Basic vocab / phrase example (different-type zombies):
Kid A: I like red!
Kid B: I like green!
(Janken. Kid A wins. Both Kid A and Kid B are “I like red”-type zombies.)
Basic vocab / phrase example (same-type zombies):
Kid A: I like red!
Kid C: I like red!
Kid A & Kid C: Friend!
(No janken. The zombies be on their way.)
Mini Interview example (different-type zombies):
Kid A: What color do you like?
Kid B: I like blue! What color do you like?
Kid A: I like purple!
(Janken. Kid A wins.
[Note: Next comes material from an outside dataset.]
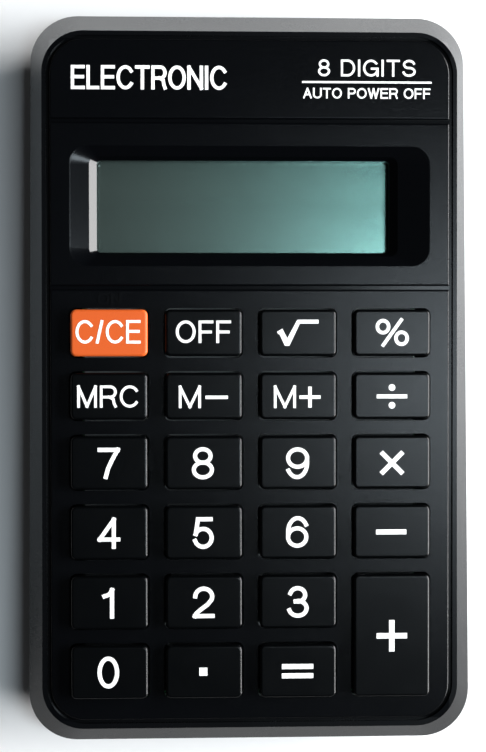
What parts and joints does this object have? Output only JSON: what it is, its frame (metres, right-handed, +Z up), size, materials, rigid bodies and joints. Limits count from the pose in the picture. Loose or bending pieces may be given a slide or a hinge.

Both Kid A and Kid B are “I like purple”-type zombies.)
- It is recommended that the vocab cards have pictures (especially for elementary school students). It is also recommended that the cards be laminated for reuse.
- Encourage good zombie behavior. That means a lot of pantomiming and speaking, and limited running.
- Janken trains might randomly form for no apparent reason.